Being Generous With Others

Generosity is giving in abundance. One of my favorite businesses of all time is Les Schwab Tires, formerly based out of Bend, Oregon. Les Schwab was a fixture in the area I grew up in. He placed an emphasis on generosity and sharing of profits with his employees. His profit sharing program, until his death, was one of the best in the nation. It made Costco look like small potatoes. Les passed away, his family took over and were slightly less generous, and now a California corporation owns the company and the generosity is running dry. So goes the world, as everything passes from the hands of savvy titans to soulless government-protected shell games (corporations). The Sam Walton’s and Henry Ford’s of the world have been precluded from prominence by unending committees of managerial clerks.

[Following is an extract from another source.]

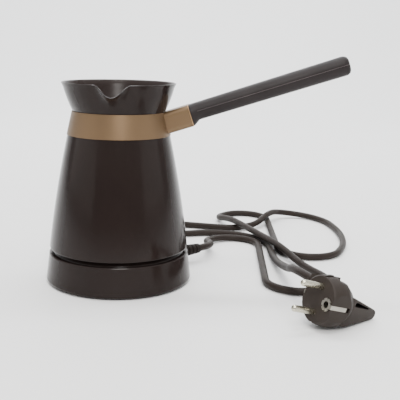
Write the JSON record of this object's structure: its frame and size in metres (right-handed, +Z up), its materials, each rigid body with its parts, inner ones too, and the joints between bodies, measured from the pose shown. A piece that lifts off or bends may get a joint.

Generosity isn’t just an act of putting more credits than necessary into a transaction. It is an attitude. People who are generous are people who foster the development of others. This is an important gift. Every person has their interests to develop and their own level of maturity to improve. Being generous means you contribute to their success in this regard.

Quality, private healthcare is one of the greatest gifts a person can give to another person. It wipes so much of the underside off the board. Yet, it is not a right. You don’t have assumed privilege to someone else’s labor. They own it, not you. Not the State. Someone has to earn it. High earners who bestow this incredible gift on others are among the best of us.

Massive government programs are driving down social trust, by means which we may discuss at another time, and as a result, each successive generation tips less than the previous one. Some of it we can understand. It’s simply not the same people in service jobs as fifty years ago. Some of it is because there’s far less wealth to go around. It’s been hoovered out by the financial elite! But some of it is because people have lost the thread on what it means to be generous. People don’t care enough to gain and give. The incentives are gone from the environment and people stoop into fear, despair, and nihilism.

Giving starts with small acts. Your friend wants a bite of your food. You have a spare whatever that you know someone could use and so you gift it. You give your labor to a project someone is working on. You hold the door open for someone infirm. You tip extra. You give good advice. You make something nice or even beautiful and then just give it away to someone deserving. You are extra kind and attentive in your relationships. You put in that extra 20% effort that becomes the difference maker over time. These acts have a real world impact. They will help you and others rise and improve. But choose wisely who you are generous with.

Generosity is the real world. Welfare is the fake world.